When comparing BW query runtime between different systems or different configurations you have to ensure, that you measure under the same conditions. For example, when running a SQL query (as part of a BW query), SQL Server may or may not perform physical I/O. By repeating the same BW query you can ensure that all data is already in the SQL Server buffer cache. Alternatively you could run the SQL command DBCC DROPCLEANBUFFERS to ensure that no data is in the buffer cache.

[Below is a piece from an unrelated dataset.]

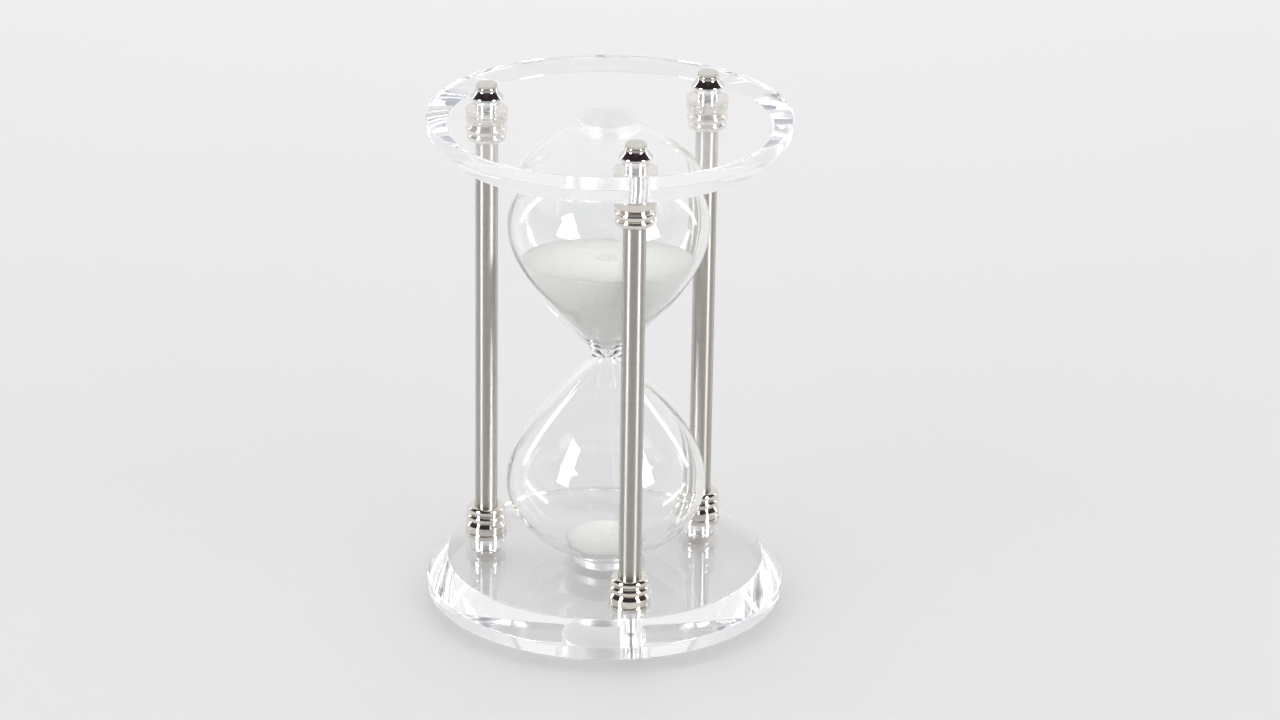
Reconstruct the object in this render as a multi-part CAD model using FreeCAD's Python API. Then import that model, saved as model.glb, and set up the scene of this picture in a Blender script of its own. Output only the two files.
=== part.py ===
"""Hourglass: a sealed two-bulb glass held between two clear discs by three posts.

The frame can be turned over, so both ends are the same and the model mirrors one end about the waist
of the glass. Origin: centre of the frame, on the plane that the base pads stand on. +Z is up.
Lengths are in millimetres. Post 1 stands at the front (-Y).
"""

import FreeCAD, Part
import math
import os

# Discs
disc_diameter = 150.0
disc_thickness = 14.2
bevel_width = 8.4
bevel_height = 8.8
edge_chamfer = 0.4
clear_height = 182.2  # free space between the two discs

# Posts: a tie rod inside a tube
post_count = 3
front_post_angle = -90.0
rod_diameter = 6.0
rod_end_chamfer = 0.5
tube_play = 0.6  # gap between rod and tube
tube_wall = 1.1
hole_play = 1.35  # gap between rod and its hole in a disc
flange_margin = 4.15  # flat rim left between a collar and the disc's bevel

# Collars: from the disc a lip, a groove, a barrel, a tapered neck and two beads; depths are from the
# tube outwards
flange_depth = 4.15
lip_height = 1.9
lip_step = 0.25  # how far the barrel stands back from the lip
lip_groove_height = 0.5
lip_groove_depth = 0.4
barrel_height = 2.95
neck_height = 1.65
bead_height = 3.4
large_bead_depth = 3.8
small_bead_depth = 3.4
groove_depth = 2.5
mouth_rim = 1.2  # flat ring round the tube at the collar's end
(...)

If you want to measure the database performance, then you should turn off the SAP OLAP cache. Otherwise you typically measure the cache performance (single threaded performance of SAP application server) rather than the database performance. In the worst case, the database is not accessed at all, if the OLAP cache can be used. You can turn off the OLAP cache on BW cube level using "InfoProvider Properties" in SAP transaction RSA1:

Alternatively you can turn off the OLAP cache on BW query level using SAP transaction RSRT. However, in productive customer systems the OLAP cache is typically turned on. So why should you turn it off for performance tests? There are two reasons for this: Firstly, the likelihood of a fully filled OLAP cache is in a test environment much higher than in a productive system. Therefore you would benefit much more from the OLAP cache in a test system, which results in unrealistic measurements. Secondly, you typically want to tune the slowest BW queries running under the worst conditions (when the OLAP cache does not contain fitting entries by chance).

Some BW queries are independent from database performance by nature. When there is a big result set with millions of rows, then a huge part of the runtime is consumed for transferring the result set from the database server to the SAP application server, and finally to the BW client. In this case you are measuring the network throughput rather than the database performance.